This year the monsoon took a break after almost four and half months. During this time some of the roads virtually became non commutable. It may be recalled that the Chief Minister Eknath Shinde first announced to make Mumbai roads pothole free.


Its almost two years now the BMC has concretised only 9 percent of roads it planned to concretise. This decision was taken when it came to light that due to the properties of bitumen in asphalt roads, potholes are a regular occurrence due to contact with water during monsoons.


Hence, to solve the problem of potholes, the corporation has adopted a policy of cement concreting of 6-meter-wide roads in phases. The decision was taken but the dilly-dallying affair made things more difficult.


Mumbai’s traffic does put a lot of strain on roads which is not the case in the other developed countries. Second most important aspect is concretisation of roads is done partly and in phases.


The worst problem which is faced is repeated digging for cables and drainage, which weakens the roads. Above all corruption in BMC makes matters worse as a result everything comes to grinding halt.


According to experts, repairing potholes is a reaction with symptomatic treatment. By and large we are dispensing superficial treatment without addressing the root cause. The long-term solution will be to have roads with no potholes but what we need is the means and technology to achieve this. But for this political will is necessary which we lack on every step.


Mumbaikar’s are convience that corruption in the municipal corporation is the main reason. Contractors have had a monopoly over the last 20 years and this is the reason why reputed companies never come ahead for these projects.


As a result, in the name of attendance and repair, the BMC does shoddy work.
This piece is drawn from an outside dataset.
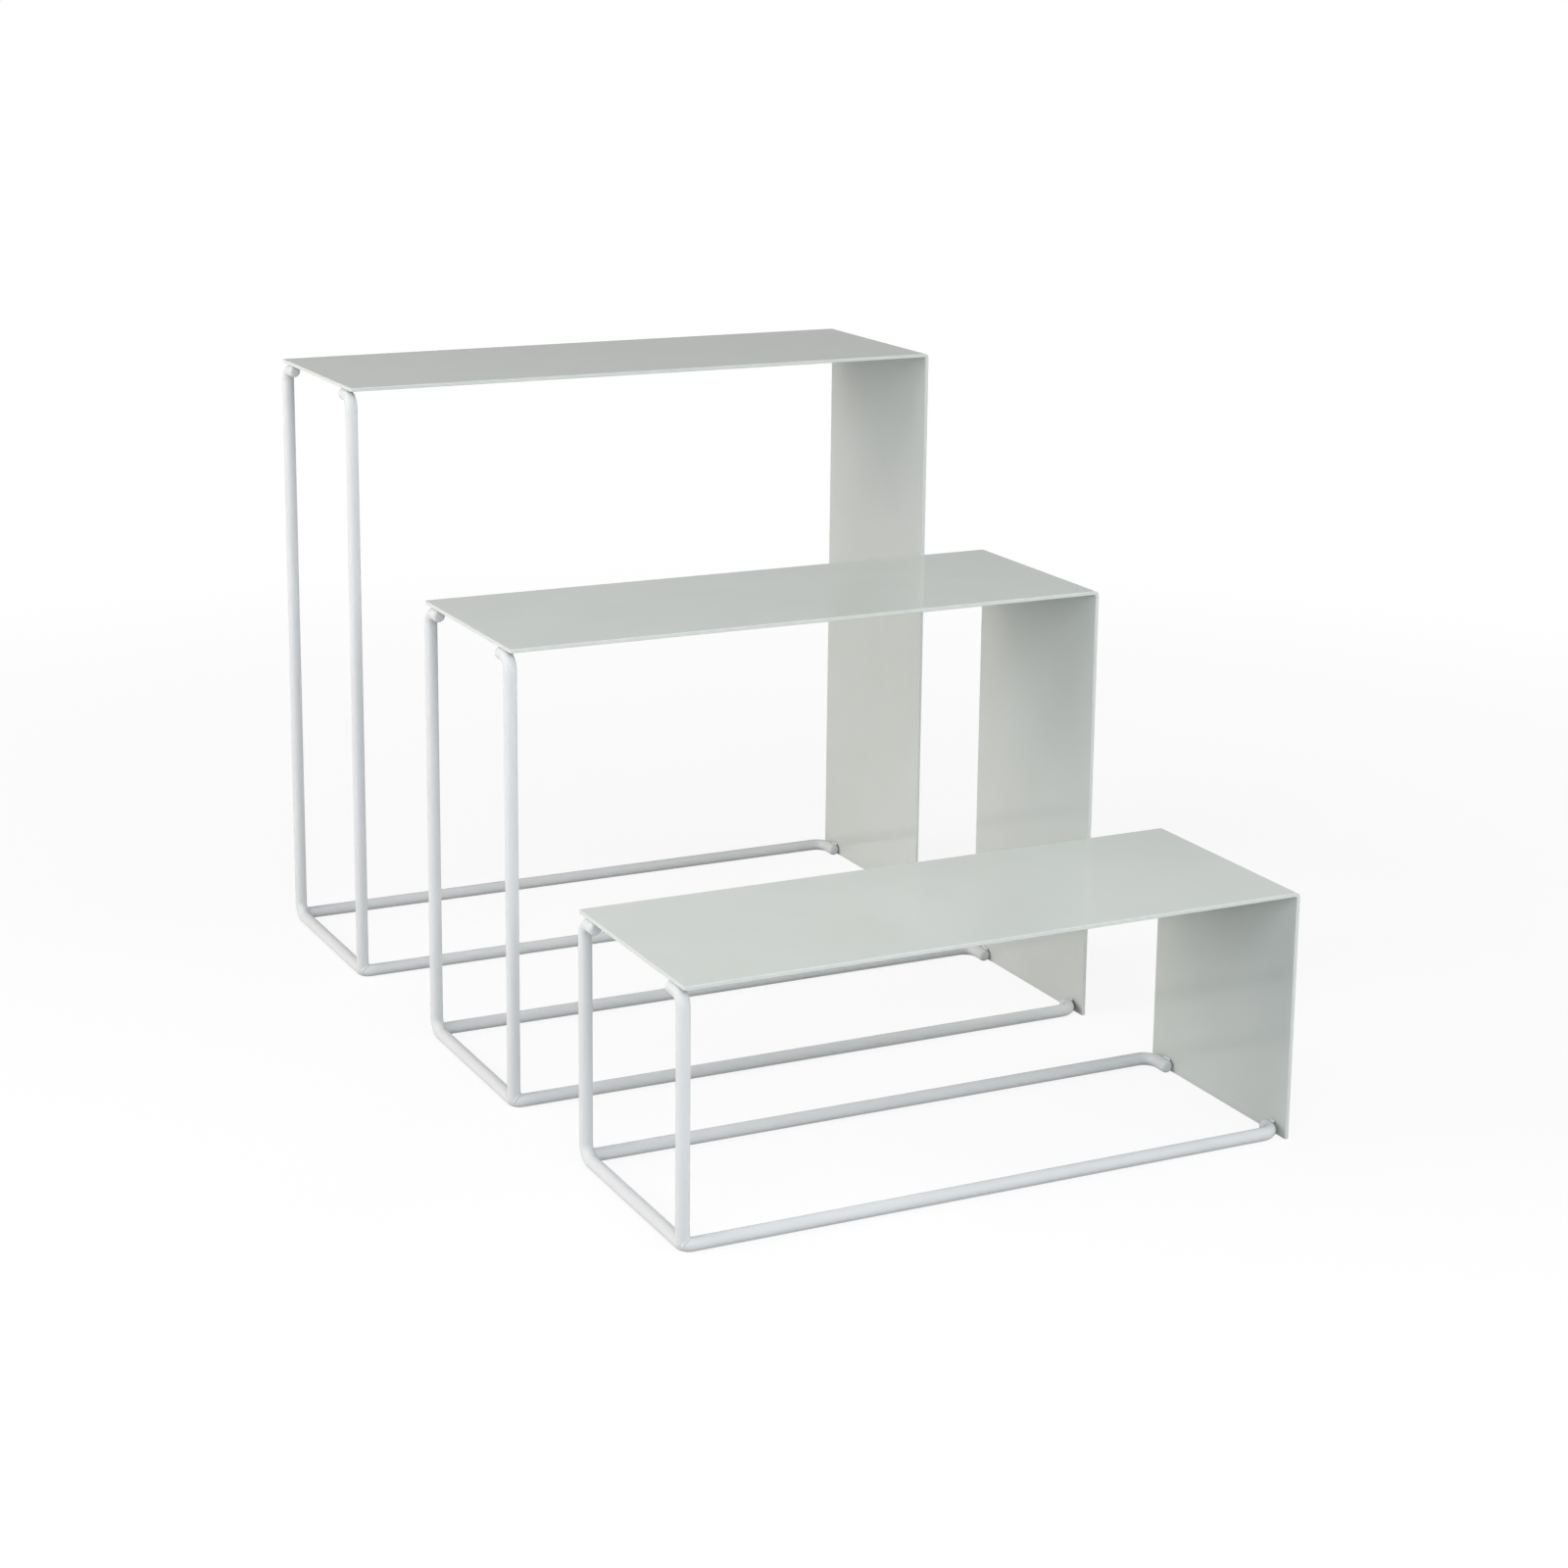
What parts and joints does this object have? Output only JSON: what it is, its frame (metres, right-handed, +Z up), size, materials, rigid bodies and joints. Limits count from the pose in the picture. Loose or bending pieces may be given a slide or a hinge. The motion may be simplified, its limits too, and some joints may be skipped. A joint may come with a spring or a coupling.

Crores are spent but the end result is nothing. The BMC is not paying attention to the crust. If the crust is weak, potholes will see an increase. Without any thought or technical know-how, potholes are filled with cold mix.


This is the reason why the city and suburbs continue to have craters on the roads.


Craters, a serious threat to the safety and security of people. Mumbaikars fade up from their repeated visits to orthopedic surgeons.


They are in a mood to teach a proper lesson to those who were at the helm of the affairs.